Gordon Benjamin Isnor

Liberal

Mr. ISNOR:

I am sure that all members of the committee were impressed with the recital of the Minister of National Defence for Naval Services, and I know we are all in accord with the words of appreciation expressed by the hon. member for Yale with regard to the [DOT]wonderful achievements of the Canadian navy. There is one matter in which I am particularly interested and on which the minister did not touch. I refer to the future policy with regard to repairs to naval ships.

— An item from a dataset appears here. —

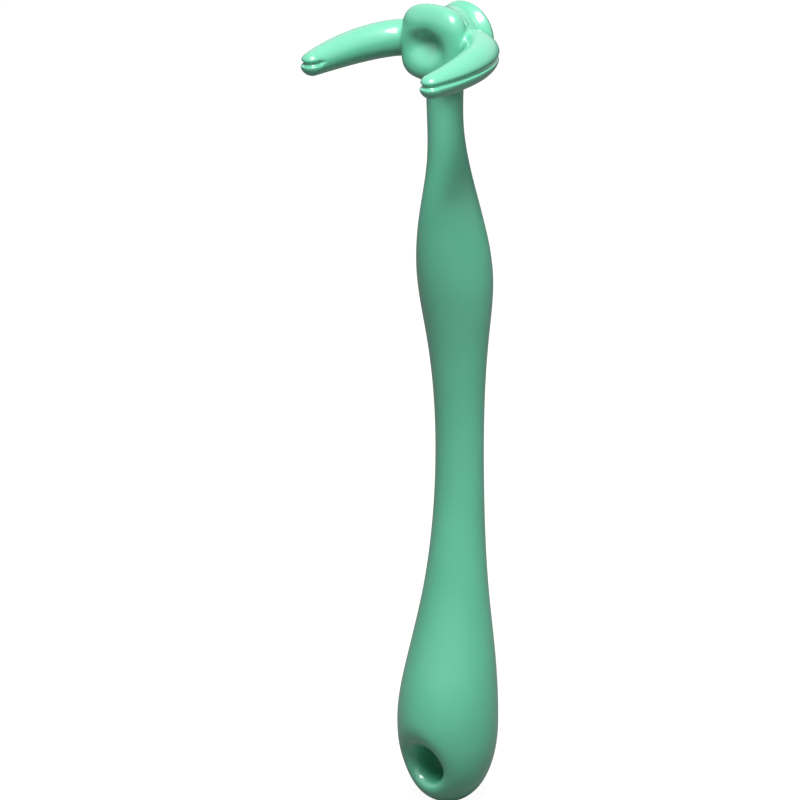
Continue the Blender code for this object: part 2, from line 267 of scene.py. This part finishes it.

As the minister well knows we have an exceptionally fine dockyard at Halifax. The facilities of this yard have been extended to a great extent and it is now able to take care of the great majority of the ships. Those of us who live on the Atlantic coast see the ships sailing in and out of Halifax and we see also the large number of naval ships coming to port for repairs. I am wondering if any policy has been set out in regard to the development and carrying on of repair work during the post-war period, particularly the repairing of naval ships.

I can remember back in 1924 and for many years afterward trying to impress various ministers of defence, particularly the late E. M. Macdonald, that we had at the port of Halifax a very fine dockyard, well equipped to carry out all repairs. At that time most of these repairs were being handled by outside concerns, and I always felt that we should maintain a sufficiently large permanent force to take care of all the repairs necessary to Royal Canadian Navy ships.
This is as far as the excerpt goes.